Visual Odometry of a Low-Profile Pallet Robot Based on Ortho-Rectified Ground Plane Image from Fisheye Camera

Abstract

This study presents a visual-only odometry technique of a low-profile pallet robot using image feature tracking in ground plane images generated from a fisheye camera. The fisheye camera is commonly used in many robot vision applications because it provides a larger field of view (FoV) around a robot. However, because of the large radial distortion, the fisheye image is generally converted to a pinhole image for visual feature tracking or matching. Although the radial distortion can be eliminated via image undistortion with the lens calibration parameters, it causes several side effects, such as degraded image resolution and a significant reduction in the FoV. In this paper, instead of using the pinhole model, we propose to generate a ground plane image (GPI) from the fisheye image. GPI is a virtual top-view image that only contains the ground plane at the front of the robot.
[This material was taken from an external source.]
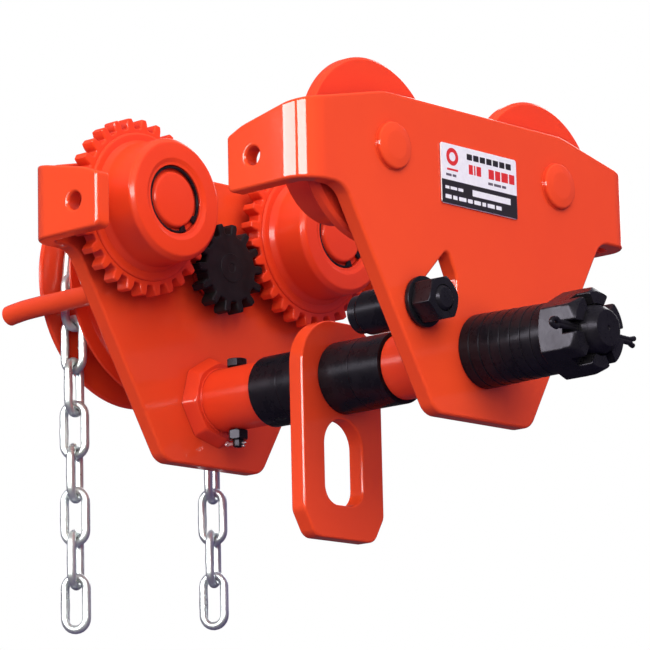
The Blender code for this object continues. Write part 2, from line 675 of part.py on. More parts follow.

First, the original fisheye image is projected to several virtual pinhole images to generate a cubemap. Second, the front and bottom faces of the cubemap are projected to a GPI. Third, the GPI is homographically transformed again to further reduce image distortion. As a result, an accurate ortho-rectified ground plane image is obtained from the virtual top-view camera. For visual odometry using the ortho-rectified GPI, a number of 2D motion vectors are obtained using feature extraction and tracking between the previous and current frames in the GPI. By calculating a scaled motion vector, which is the measurement of the virtual wheel encoder of the mobile robot, we estimate the velocity and steering angle of the virtual wheel using the motion vector. Finally, we estimate the pose of the mobile robot by applying a kinematic model to the mobile robot.